Now that is a marvelous word there, “purchased,” peripoieō, which literally means “to get for yourself.”  Peripoieō translated “purchased” [Acts 20:28] “to get for yourself”; let me show you how they used that word.  The Lord will say, “Every man that shall save his life shall lose it: but if a man shall lose his life for My sake, he shall peripoieō, he shall buy it for himself, he shall purchase it for himself, he shall reserve it for himself” [Matthew 16:25].  You deacons, in the third chapter of the Book of 1 Timothy, Paul says that, “He that uses the office of the deacon well peripoieó, he purchases for himself a great degree in heaven” [1 Timothy 3:13].  You know, the Book says there are degrees in heaven [Matthew 5:19, 11:11]; we’re all not going to be alike.  There are degrees in heaven; there’ll be somebody sit on the right hand of Jesus.  And he uses that word “purchase.”  That’s what Jesus did for us: He purchased us with His own blood [Acts 20:28].  And the Scriptures present that in a beautiful and a precious way.

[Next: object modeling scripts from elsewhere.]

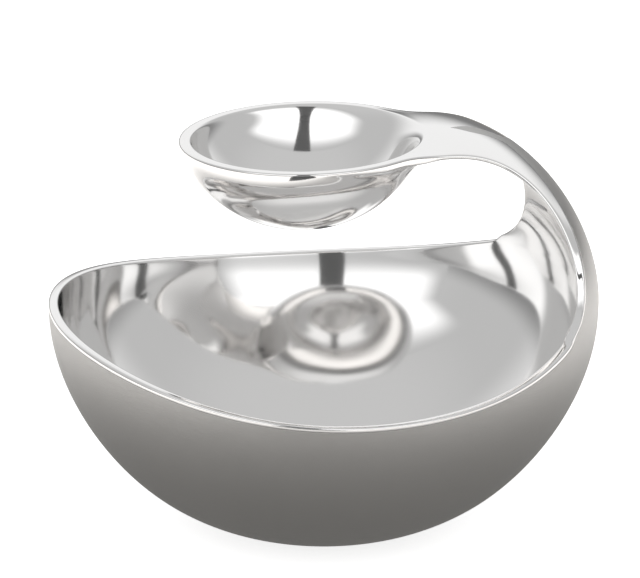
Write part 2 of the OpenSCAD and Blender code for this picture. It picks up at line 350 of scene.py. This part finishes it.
def armSection(t):
    # half a section: the lines from the middle of the outside round the edge to the middle of the underside
    radius, wall, lines = chipBowl["radius"], chipBowl["wall"], arm["lipLines"]
    full = smooth(t / arm["thickBy"])
    y1 = softMax(bern3((rootY,) + arm["band"], t), *arm["leastBand"])
    rc = bern3((radius, radius) + arm["crown"], t)
    y2 = bern3((rootY * innerRadius / radius,) + arm["edge"], t)
    n2 = bern3((radius - chipBowl["rootX"] * innerRadius / radius,) + arm["edgeDrop"], t)
    n1 = rc - math.sqrt(rc * rc - y1 * y1)
    slope = y1 / math.sqrt(rc * rc - y1 * y1)
    sharp = 1 - eased(t, *arm["lipSoftens"])
    yc = (y1 + y2) / 2
    nc = sharp * (n1 + n2) / 2 + (1 - sharp) * (n1 + slope * (yc - y1))
    thick = arm["edgeThickness"] * full
    n3 = n2 + thick
    tc = bern3((wall,) + arm["thickness"], t)
    crease = arm["crease"]

    def lip(u):
        return (y1 * (1 - u) ** 2 + yc * 2 * u * (1 - u) + y2 * u * u,
                n1 * (1 - u) ** 2 + nc * 2 * u * (1 - u) + n2 * u * u)

    def outside(y):
        return (y, arcSag(y, y1, n1)) if y <= y1 else lip((y - y1) / (y2 - y1))

    def underside(y):
        n = tc + arcSag(y, y2, n3 - tc)
        bowl = radius - math.sqrt(max(1, innerRadius ** 2 - y * y))
        return mix(bowl, n, smooth(t / arm["offBowlBy"]))

    width = math.hypot(y2 - y1, n2 - n1)
    between = [mix(crease, width - crease, (k + 1) / (lines + 1)) / width for k in range(lines)]
    us = [0, crease / width] + between + [1 - crease / width]
    # the lines follow the bowl's circle first and are evenly spread further up
    unwrapped = smooth(t / arm["unwrappedBy"])
    onCircle = [math.sin(rootAngle * i / half) / math.sin(rootAngle) for i in range(half + 1)]
    spread = [mix(share, i / half, unwrapped) for i, share in enumerate(onCircle)]
    top = [outside((y1 - crease) * g) for g in spread] + [lip(u) for u in us]
    even = eased(t, *arm["evenLines"])
    if even > 0:
        last = len(top) - 1
        top = [outside(mix(p[0], (y2 - crease) * i / last, even)) for i, p in enumerate(top)]
    rounding, inset = arm["edgeRound"] * thick, arm["edgeInset"]
    edge = [(y2, n2 + rounding), (mix(y2 - inset, y2, full), mix(underside(y2 - inset), n3 - rounding, full))]
    low = y2 - arm["underInset"]
    bottom = [(low * g, underside(low * g)) for g in reversed(spread)]
    return top + edge + bottom


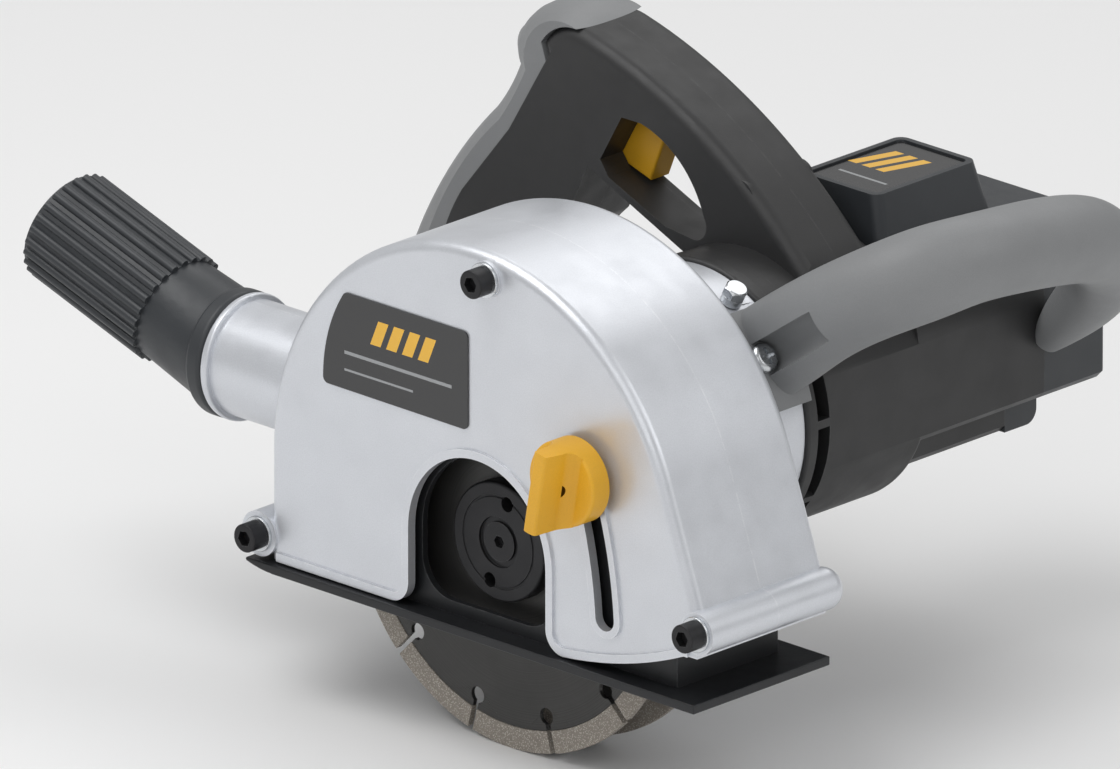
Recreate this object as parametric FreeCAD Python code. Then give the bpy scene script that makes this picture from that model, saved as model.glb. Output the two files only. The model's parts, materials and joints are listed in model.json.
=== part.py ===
import FreeCAD, Part
import math
import os
from FreeCAD import Vector

# Twin-blade wall chaser, millimetres.  +X is the cutting direction's long side, +Y runs from the
# blades to the motor's rear end and +Z is up.  The origin is the middle of the sole's underside at
# the deepest setting, straight below the spindle.

os.makedirs("parts", exist_ok=True)

# ---- blades and spindle ---------------------------------------------------------------------
BLADE_R = 75.0
MAX_DEPTH = 43.0
SPINDLE_Z = BLADE_R - MAX_DEPTH
BLADE_BORE_R = 11.1
BLADE_GAP = 25.0
CORE_T = 1.8
SEGMENT_T = 2.4
SEGMENT_H = 8.0
SEGMENTS = 12
GULLET_PHASE = -14.1
GULLET_HOLE_R = 2.9
GULLET_HOLE_AT = 62.0
GULLET_SLIT = 2.2
FRONT_BLADE_Y = -15.25
REAR_BLADE_Y = FRONT_BLADE_Y + BLADE_GAP
FLANGE_R = 21.2
NUT_Y = -21.75
PIN_HOLE_R = 2.6
PIN_HOLE_PCD = 30.0
PIN_HOLE_ANGLE = 74.5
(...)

The apostle Paul will say, in 1 Corinthians 6, “We are not our own; we are bought with the price” [1 Corinthians 6:19-20].  The apostle Peter in his first letter, in the first chapter, will say, “We are redeemed not with corruptible silver and gold, but with the precious blood of Christ” [1 Peter 1:18-19].  We are bought with a price.  Jesus owns us twice: He created us [John 1:3; Colossians 1:16], and we belong to Him by creation; and He redeemed us, and we belong to Him in loving gratitude, in serving, loving, worshiping devoted gratitude and thankfulness.  Twice over do we belong to our blessed Lord; He bought us with His own blood [Acts 20:28].

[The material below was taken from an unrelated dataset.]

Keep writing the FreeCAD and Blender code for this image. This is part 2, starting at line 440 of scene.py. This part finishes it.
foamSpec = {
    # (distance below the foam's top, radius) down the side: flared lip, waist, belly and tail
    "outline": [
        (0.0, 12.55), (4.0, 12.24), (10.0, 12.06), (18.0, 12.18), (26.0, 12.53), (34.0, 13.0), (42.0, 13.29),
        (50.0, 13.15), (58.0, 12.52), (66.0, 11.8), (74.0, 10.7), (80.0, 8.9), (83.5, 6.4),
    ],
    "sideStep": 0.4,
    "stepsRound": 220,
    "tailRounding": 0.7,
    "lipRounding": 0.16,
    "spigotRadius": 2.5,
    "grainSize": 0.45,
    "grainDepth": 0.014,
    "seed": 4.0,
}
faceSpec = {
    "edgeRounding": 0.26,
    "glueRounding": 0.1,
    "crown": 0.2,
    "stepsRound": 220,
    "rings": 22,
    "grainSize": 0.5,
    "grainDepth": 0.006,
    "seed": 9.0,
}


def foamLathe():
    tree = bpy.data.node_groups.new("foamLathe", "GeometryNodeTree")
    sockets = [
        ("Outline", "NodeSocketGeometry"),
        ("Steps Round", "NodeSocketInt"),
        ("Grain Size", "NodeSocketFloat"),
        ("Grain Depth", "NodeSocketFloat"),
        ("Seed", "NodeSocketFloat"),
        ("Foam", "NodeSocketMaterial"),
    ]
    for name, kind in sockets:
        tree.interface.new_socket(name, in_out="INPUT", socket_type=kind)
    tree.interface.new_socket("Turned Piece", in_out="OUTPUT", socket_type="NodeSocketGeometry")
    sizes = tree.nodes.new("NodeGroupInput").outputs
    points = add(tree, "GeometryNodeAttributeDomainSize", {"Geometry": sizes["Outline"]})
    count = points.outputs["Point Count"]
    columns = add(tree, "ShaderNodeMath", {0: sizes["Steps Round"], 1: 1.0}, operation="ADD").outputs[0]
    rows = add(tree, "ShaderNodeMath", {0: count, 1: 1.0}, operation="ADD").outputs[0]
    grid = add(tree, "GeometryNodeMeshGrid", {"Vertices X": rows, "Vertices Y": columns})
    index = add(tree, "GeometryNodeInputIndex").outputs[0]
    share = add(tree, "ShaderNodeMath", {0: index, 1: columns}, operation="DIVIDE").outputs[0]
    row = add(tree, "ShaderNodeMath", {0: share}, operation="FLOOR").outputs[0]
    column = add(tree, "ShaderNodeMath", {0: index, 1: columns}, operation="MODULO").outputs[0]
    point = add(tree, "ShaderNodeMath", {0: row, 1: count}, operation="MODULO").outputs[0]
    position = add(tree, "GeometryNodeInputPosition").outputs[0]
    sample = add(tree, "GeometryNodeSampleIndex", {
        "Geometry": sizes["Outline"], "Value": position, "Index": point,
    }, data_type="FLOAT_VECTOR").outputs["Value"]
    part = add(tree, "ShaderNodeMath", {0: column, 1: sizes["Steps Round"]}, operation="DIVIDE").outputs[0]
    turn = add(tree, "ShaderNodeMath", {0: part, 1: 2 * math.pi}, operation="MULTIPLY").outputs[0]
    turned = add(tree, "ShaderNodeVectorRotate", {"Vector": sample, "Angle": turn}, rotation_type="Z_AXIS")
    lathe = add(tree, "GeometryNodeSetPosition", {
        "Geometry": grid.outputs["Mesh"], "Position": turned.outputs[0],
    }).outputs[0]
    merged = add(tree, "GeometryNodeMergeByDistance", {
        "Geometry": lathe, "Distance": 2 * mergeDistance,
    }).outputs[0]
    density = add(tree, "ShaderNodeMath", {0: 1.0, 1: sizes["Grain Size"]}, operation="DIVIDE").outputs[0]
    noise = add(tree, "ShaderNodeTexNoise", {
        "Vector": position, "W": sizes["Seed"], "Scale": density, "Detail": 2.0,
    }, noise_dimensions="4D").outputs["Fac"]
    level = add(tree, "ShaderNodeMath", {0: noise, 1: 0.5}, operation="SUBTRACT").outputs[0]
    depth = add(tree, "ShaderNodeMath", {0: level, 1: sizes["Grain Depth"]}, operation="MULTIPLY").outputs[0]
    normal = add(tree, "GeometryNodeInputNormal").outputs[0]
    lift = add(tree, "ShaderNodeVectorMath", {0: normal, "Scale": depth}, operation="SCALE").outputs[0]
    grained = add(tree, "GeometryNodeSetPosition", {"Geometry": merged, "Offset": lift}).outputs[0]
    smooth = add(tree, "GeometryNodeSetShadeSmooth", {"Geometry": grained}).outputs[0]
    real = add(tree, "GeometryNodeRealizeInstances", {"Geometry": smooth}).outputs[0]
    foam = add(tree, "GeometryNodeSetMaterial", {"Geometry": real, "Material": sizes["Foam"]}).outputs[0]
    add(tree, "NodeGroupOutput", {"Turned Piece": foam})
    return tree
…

That means we are precious to Jesus.  Isn’t that a remarkable thing?  He never wrote a book; He never painted a picture; He never sculpted a monument; He never wrote an oratorio; He never built a bridge, He never engineered a bridge, but He did say, “I build My church” [Matthew 16:18].  He never said, “My wife.”  He never knew the most intimate of all human relationships.  He never said, “My home.”  He did say, “The foxes have holes, and the birds of the air have nests; but the Son of Man hath not where to lay His head” [Matthew 8:20].  He never said, “My boy,” or, “My girl.”  He never knew what it was to hold in His arms a precious bundle, created life, from the hands of God.  But He did say, “My church” [Matthew 16:18].

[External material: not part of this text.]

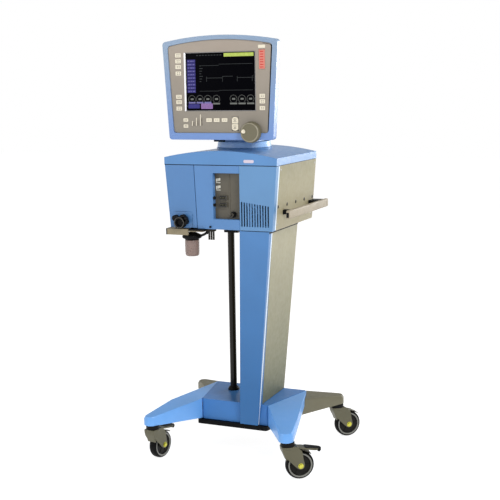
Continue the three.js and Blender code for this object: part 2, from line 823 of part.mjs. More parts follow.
part("gas_manifold", gasManifold(), finish(0xb9bcc0, 0.4, 1));
part("power_supply", powerSupply(), finish(0x9a9da1, 0.5, 1));
part("battery_pack", box([-158, -78], [30, 120], [floorZ, 856]), finish(0x30343a, 0.6));
part("main_board", mainBoard(), finish(0x1f5a38, 0.6));
part("fan_housing", fanHousing(), BLACK());
part("fan_rotor", fanRotor(), BLACK());
part("power_inlet", powerInlet(), BLACK());

// ---------- exhalation side ----------

// The heated valve block behind the door; its port and its face plate show in the door's notch.
function exhalationValve() {
  const { x, z, tube, reach } = PORT;
  const face = rounded(
    rectangle([NOTCH.left + 3.5, NOTCH.right - 4], [CASE.bottom + 1, NOTCH.top - 3]),
    7,
  );
  const body = join(
    sweep(face, "y", CASE.front + 0.5, CASE.front + 9),
    rod("y", [x, 0, z], 14, CASE.front + 8, -148, 32),
    box([x - 16, x + 34], [-150, -70], [floorZ, 872]),
    rod("y", [x, 0, z], tube, CASE.front - reach + 1, CASE.front + 2, 32),
  );
  return cut(body, rod("y", [x, 0, z], tube - 3.5, CASE.front - reach - 1, CASE.front - 2, 32));
}

// A locking ring round the port, with two finger lobes at the top.
function filterLatch() {
  const { x, z, tube, ring, lobe, reach } = PORT;
  const y = [CASE.front - reach, CASE.front - 3];
  const lobes = [-1, 1].map((side) => {
    const angle = THREE.MathUtils.degToRad(90 - side * 42);
    const centre = [x + (lobe - 9) * Math.cos(angle), 0, z + (lobe - 9) * Math.sin(angle)];
    return rod("y", centre, 9, y[0] + 2, y[1], 20);
  });
  return cut(
    join(rod("y", [x, 0, z], ring, ...y, 36), ...lobes),
    rod("y", [x, 0, z], tube + GAP, y[0] - 1, y[1] + 1, 36),
  );
}

// The tray under the case that carries the water trap.
function trapBracket() {
  const top = CASE.bottom - 2;
  const tray = join(
    box([-195, -152], [-210, -60], [top - 20, top]),
    box([-153, -114], [-210, -204], [top - 20, top]),
    box([-153, -62], [-205, -60], [top - 8, top]),
  );
  const socket = rod("z", [TRAP.x, TRAP.y, 0], 8, top - 14, top - 7, 20);
  return join(tray, socket);
}

// The black head of the trap: a flared cap over the vial, with a spout to the right.
function trapCap() {
  const high = CASE.bottom - 17;
  const cap = turned(
    [
      [0, high],
      [TRAP.capRadius - 16, high],
      [TRAP.capRadius, high - 9],
      [TRAP.capRadius, high - 18],
      [TRAP.capRadius - 8, high - 24],
      [0, high - 24],
      [0, high],
    ].reverse(),
    TRAP.x,
    TRAP.y,
    36,
  );
  const spout = hull([
    ...level([TRAP.x + 21, TRAP.x + 26], [TRAP.y - 6, TRAP.y + 6], high - 16),
    ...level([TRAP.x + 21, TRAP.x + 26], [TRAP.y - 6, TRAP.y + 6], high - 8),
    ...level([-66, -60], [TRAP.y - 4, TRAP.y + 4], high - 1),
    ...level([-66, -60], [TRAP.y - 4, TRAP.y + 4], high + 5),
  ]);
  const recess = rod("z", [TRAP.x, TRAP.y, 0], 19.3, high - 25, high - 12, 36);
  return cut(join(cap, spout), recess);
}

// The clear vial: a thin cup with a neck that pushes up into the cap.
function waterTrapVial() {
  const { x, y, vialRadius, top, bottom } = TRAP;
  const rim = CASE.bottom - 17 - 13;
  const wall = 1.6;
  const shoulder = CASE.bottom - 17 - 25;
  return turned(
    [
      [0, bottom],
      [vialRadius - 9, bottom],
      [vialRadius - 3, bottom + 3],
      [vialRadius - 1, bottom + 10],
      [vialRadius, top - 17],
      [vialRadius, shoulder],
      [18.9, shoulder + 0.6],
      [18.9, rim],
      [18.9 - wall, rim],
      [18.9 - wall, shoulder - 2],
      [vialRadius - wall - 1, bottom + 12],
      [vialRadius - wall - 4, bottom + 5],
      [0, bottom + 3],
      [0, bottom],
    ],
    x,
    y,
    36,
  );
}

// Three plain tubes hang under the case, from a common block.
function circuitPorts() {
  const top = CASE.bottom - GAP - 1;
  const { x, y, radius, bottom } = TUBES;
  const block = box([x[0] - 5, x[2] + 5], [y - 11, y + 11], [top - 8, top]);
  const tubes = x.map((at) => rod("z", [at, y, 0], radius, bottom, top - 4, 16));
  return join(block, ...tubes);
}

part("exhalation_valve", exhalationValve(), finish(0x6c98d4, 0.45));
part("filter_latch", filterLatch(), BLACK());
part("trap_bracket", trapBracket(), BEIGE());
part("trap_cap", trapCap(), BLACK());
part("water_trap_vial", waterTrapVial(), finish(0xc8b8b4, 0.2));
part("circuit_ports", circuitPorts(), ENAMEL());

// ---------- monitor ----------

// The front outline of the monitor: sides that lean out, and an arched top.
function monitorOutline(side, bottom, top, arch) {
  const low = MONITOR.bottom + bottom;
  const high = MONITOR.corner - top;
  const apex = MONITOR.apex - arch;
  const halfAt = (z) =>
    between(MONITOR_HALF.bottom, MONITOR_HALF.top, (z - MONITOR.bottom) / (MONITOR.corner - MONITOR.bottom)) -
    side;
  const corner = 11;
  const rise = apex - high;
  const half = halfAt(high);
  const radius = (half ** 2 + rise ** 2) / (2 * rise);
  const swing = Math.asin((half - corner) / radius);
  const shape = new THREE.Shape();
  shape.moveTo(-halfAt(low) + corner, low);
  shape.lineTo(halfAt(low) - corner, low);
  shape.quadraticCurveTo(halfAt(low), low, halfAt(low + corner), low + corner);
  shape.lineTo(halfAt(high - corner), high - corner);
  const arcEnd = apex - radius + radius * Math.cos(swing);
  shape.quadraticCurveTo(half, high, half - corner, arcEnd);
  shape.absarc(0, apex - radius, radius, Math.PI / 2 - swing, Math.PI / 2 + swing, false);
  shape.quadraticCurveTo(-half, high, -halfAt(high - corner), high - corner);
  shape.lineTo(-halfAt(low + corner), low + corner);
  shape.quadraticCurveTo(-halfAt(low), low, -halfAt(low) + corner, low);
  return shape;
}

// The blue rim round the front of the monitor, cut away where the dial overlaps it.
function monitorBezel() {
  return cut(
    sweep(monitorOutline(0, 0, 0, 0), "y", MONITOR.front, MONITOR.split - GAP, 6),
    sweep(monitorOutline(17, 22, 13, 14), "y", MONITOR.front - 1, MONITOR.split + 1, 6),
    rod("y", [DIAL.x, 0, DIAL.z], DIAL.lobe + GAP, MONITOR.front - 1, MONITOR.split + 1, 36),
  );
}

// The sealed keypad overlay inside the rim, with raised key pads and the screen's window.
const keyPad = (x, z, width, height) =>
  sweep(
    rounded(rectangle([x - width / 2, x + width / 2], [z - height / 2, z + height / 2]), 2.5),
    "y",
    FASCIA_FRONT - 1,
    FASCIA_FRONT + 1,
    1,
  );

function monitorFascia() {
  const depth = [FASCIA_FRONT, FASCIA_FRONT + 4];
  const plate = join(
    sweep(monitorOutline(17.5, 22.5, 13.5, 14.5), "y", ...depth, 6),
    rod("y", [DIAL.x, 0, DIAL.z], DIAL.lobe, ...depth, 36),
  );
  const leftKeys = SIDE_KEYS.left.map((z) => keyPad(-SIDE_KEYS.x, z, 20, 13));
  const rightKeys = SIDE_KEYS.right.map((z) => keyPad(SIDE_KEYS.x, z, 18, 13));
  const lowKeys = LOW_KEYS.x.map((x) => keyPad(x, LOW_KEYS.z, 21, 13));
  const toggles = TOGGLES.z.map((z) => keyPad(TOGGLES.x, z, 18, 12));
  const window = box(
    [-SCREEN.width / 2 - 2, SCREEN.width / 2 + 2],
    [FASCIA_FRONT - 2, FASCIA_FRONT + 6],
    [SCREEN.z - SCREEN.height / 2 - 2, SCREEN.z + SCREEN.height / 2 + 2],
  );
  const through = [FASCIA_FRONT - 2, FASCIA_FRONT + 6];
  const keySlot = box(
    [KEY.x - KEY.halfWidth - 0.6, KEY.x + KEY.halfWidth + 0.6],
    through,
    [KEY.z - KEY.halfHeight - 0.6, KEY.z + KEY.halfHeight + 0.6],
  );
  const alarmSlot = box(
    [ALARM.x[0] - 0.6, ALARM.x[1] + 0.6],
    through,
    [ALARM.z[0] - 0.6, ALARM.z[1] + 0.6],
  );
  return cut(
    join(plate, ...leftKeys, ...rightKeys, ...lowKeys, ...toggles),
    window,
    keySlot,
    alarmSlot,
    rod("y", [DIAL.x, 0, DIAL.z], 7, ...through, 24),
  );
}

function displayPanel() {
  const half = [SCREEN.width / 2 + 9, SCREEN.height / 2 + 9];
  return box(
    [-half[0], half[0]],
    [FASCIA_FRONT + 4 + GAP, FASCIA_FRONT + 12],
    [SCREEN.z - half[1], SCREEN.z + half[1]],
  );
}

// The rear housing narrows towards the back and carries two ears for the tilt pin.
function monitorRearHousing() {
  const frontShell = sweep(monitorOutline(0.5, 0.5, 0.5, 0.5), "y", MONITOR.split, MONITOR.split + 4, 6);
  const ring = (y, inset) => [
    [-198 + inset * 1.1, y, 1386 - inset],
    [198 - inset * 1.1, y, 1386 - inset],
    [180 - inset * 0.9, y, 1082 + inset * 0.5],
    [-180 + inset * 0.9, y, 1082 + inset * 0.5],
    [-100, y, 1400 - inset],
    [100, y, 1400 - inset],
  ];
  const outside = hull([...ring(MONITOR.split + 3, 3), ...ring(MONITOR.back, 52)]);
  const inside = hull([...ring(MONITOR.split - 1, 9), ...ring(MONITOR.back - WALL, 56)]);
  const ear = (side) => {
    const x = side > 0 ? [46, 56] : [-56, -46];
    const outline = rounded(
      [
        [MONITOR.back - 2, TILT.z - 28],
        [TILT.y + 10, TILT.z - 15],
        [TILT.y + 15, TILT.z],
        [TILT.y + 10, TILT.z + 15],
        [MONITOR.back - 2, TILT.z + 28],
      ],
      5,
    );
    return sweep(outline, "x", ...x);
  };
  const pinHole = rod("x", [0, TILT.y, TILT.z], 5.4, -70, 70, 20);
  return cut(join(frontShell, outside, ear(-1), ear(1)), inside, pinHole);
}

// The casting that stands on the turntable and ends in a barrel with the tilt pin.
function tiltYoke() {
  const stem = hull([
    ...level([-34, 34], [-30, 38], TURN.top + GAP),
    ...level([-30, 30], [-30, 26], 1110),
    ...level([-40, 40], [-44, -20], TILT.z - 10),
    ...level([-40, 40], [-42, -22], TILT.z + 4),
  ]);
  const flange = box([-44, 44], [-36, 46], [TURN.top + GAP, TURN.top + 7]);
  const barrel = rod("x", [0, TILT.y, TILT.z], TILT.radius, -45, 45, 32);
  const pin = rod("x", [0, TILT.y, TILT.z], 5, -58, 58, 20);
  return join(stem, flange, barrel, pin);
}

function swivelCollar() {
  return join(
    rod("z", [0, TURN.y, 0], TURN.radius, TURN.seat, TURN.top, 48, TURN.radius - 3),
    rod("z", [0, TURN.y, 0], 29, TURN.seat - 12, TURN.seat + 2, 32),
  );
}

function dataDial() {
  const { x, z, radius, depth } = DIAL;
  const back = MONITOR.front - 0.6;
  const front = back - depth;
  const body = join(
    rod("y", [x, 0, z], radius, front + 3, back, 40),
    rod("y", [x, 0, z], radius - 3, front, front + 3.5, 40, radius),
    rod("y", [x, 0, z], 6.4, back - 1, FASCIA_FRONT + 16, 16),
  );
  const dimple = new THREE.SphereGeometry(14, 16, 10).translate(x - radius * 0.62, front - 9, z + 3);
  return cut(body, solid(dimple));
}

// One half of the split key beside the dial; each half is pressed on its own.
function pressKey(side) {
  const { x, z, halfWidth, halfHeight } = KEY;
  const near = z + side * 0.7;
  const far = z + side * halfHeight;
  const key = new THREE.Shape();
  key.moveTo(x - halfWidth, near);
  key.lineTo(x - halfWidth, far - side * 8);
  key.quadraticCurveTo(x - halfWidth, far, x - halfWidth + 8, far);
  key.lineTo(x + halfWidth - 8, far);
  key.quadraticCurveTo(x + halfWidth, far, x + halfWidth, far - side * 8);
  key.lineTo(x + halfWidth, near);
  return sweep(key, "y", FASCIA_FRONT - 3, FASCIA_FRONT + 5);
}

part("swivel_collar", swivelCollar(), BLUE());
part("tilt_yoke", tiltYoke(), BLACK());
part("monitor_rear_housing", monitorRearHousing(), BLUE());
part("monitor_bezel", monitorBezel(), BLUE());
part("monitor_fascia", monitorFascia(), TAUPE());
part("display_panel", displayPanel(), finish(0x05060c, 0.15));
part(
  "alarm_light",
  box(ALARM.x, [FASCIA_FRONT - 1.5, FASCIA_FRONT + 6], ALARM.z),
  finish(0xe0564c, 0.4),
);
part("accept_key", pressKey(1), finish(0xe9e4d6, 0.5));
part("cancel_key", pressKey(-1), finish(0xe9e4d6, 0.5));
part("data_dial", dataDial(), TAUPE());

ventilator.position.z = LIFT;
export default new THREE.Group().add(ventilator);
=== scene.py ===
"""The looks of the mechanical ventilator: fine surfaces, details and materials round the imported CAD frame."""

import math

import bmesh
import bpy
from mathutils import Matrix, Vector


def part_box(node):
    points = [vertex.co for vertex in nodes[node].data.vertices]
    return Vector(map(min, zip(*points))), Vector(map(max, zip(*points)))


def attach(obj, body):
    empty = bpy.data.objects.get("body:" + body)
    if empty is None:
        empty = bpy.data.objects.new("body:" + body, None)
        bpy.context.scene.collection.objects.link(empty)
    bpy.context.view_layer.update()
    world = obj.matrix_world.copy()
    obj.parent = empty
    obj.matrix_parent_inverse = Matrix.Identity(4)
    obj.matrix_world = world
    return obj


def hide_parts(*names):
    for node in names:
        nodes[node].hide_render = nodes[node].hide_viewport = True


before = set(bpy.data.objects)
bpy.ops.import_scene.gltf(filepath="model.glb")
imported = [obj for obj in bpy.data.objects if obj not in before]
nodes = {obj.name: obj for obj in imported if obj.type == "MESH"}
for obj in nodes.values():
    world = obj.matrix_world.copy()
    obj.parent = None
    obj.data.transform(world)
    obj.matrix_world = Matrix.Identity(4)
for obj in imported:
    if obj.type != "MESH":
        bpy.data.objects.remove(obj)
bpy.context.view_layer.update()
MM = 0.001
UNDERFRAME_LOW = 82
# How far above the floor the level lies from which all heights below count
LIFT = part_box("base_underframe")[0].z / MM - UNDERFRAME_LOW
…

“Christ loved the church, and gave Himself for it” [Ephesians 5:25].  And the imperishable nature of that created born out of His wounds and blood church is forever.  “On this rock I build My church: and the gates of hell shall not prevail against it” [Matthew 16:18].  The church is like Jesus Himself: a forever creation.  You see the church is not an institution; it’s Christ’s body [Ephesians 5:30].  The church is not an organization; it is a living Christian organism [Ephesians 1:23].  The church is not a building; the church is a fellowship, a communion, a

koinōnia.  The church is the body of the blessed Jesus [Ephesians 1:22-23].

And our assignment is beautiful and precious in the earth.  We are to bear witness to the eternal in the midst of the transitory.  We are to bear witness and to preach of the everlasting and not the ephemeral and the immaterial.  We are to be like the Holy Spirit Himself, not speaking of us, but pointing to the Lord Jesus [John 16:13-15].  We’re to proclaim to men our citizenship in heaven [Philippians 3:20].  We are to take the light of the throne of God and to shed it abroad in this darkened world [Philippians 2:15].  We are to emphasize faith over doubt, victory over defeat, Christ over Satan.  We are His hands, and His feet, and His tongue, and His witness, and His heart, and His life.  We are His body in the earth [Ephesians 1:23].

And to belong to Jesus is to have life everlasting [John 10:27-30]; and to be a member of His church is to be a member of the body of our Lord Himself [Ephesians 5:29-30]—what a happiness, what a gladness, what a glory, what an exaltation.  Sing…you couldn’t sing about Him enough.  Praise God, you couldn’t praise Him enough.  Love Him, you couldn’t love Him enough.  Serve Him.  Glorify Him.  You could never do too much in expressing in life, in language, in syllables and sentences, in prayer, in praise, in glory, in thankfulness, you could never say too much, what Jesus means to us in the church He bought with His own blood [Acts 20:28].

And that’s our invitation to you this sacred and precious hour; to give your heart to Jesus [Romans 10:9-13], to praise God with us in the congregation of the righteous, to look in faith and hope in Him [Ephesians 2:8], to join heart and hand with the families that belong to this church.  In a moment we sing our hymn of appeal, and while we sing it, down that stairway, down this aisle, “Here I am, pastor, I’m coming today.”  Bring your wife, bring your family, bring your children, or just maybe you.  On the first note of the first stanza, answer with your life.  This is the most precious of all the moments in our entire church; praying for you, waiting for you, and rejoicing when you respond.  Make the decision now in your heart.  And when we stand up, stand up walking down that stairway, walking down this aisle.  May angels attend you in the way as you come, while we stand and while we sing.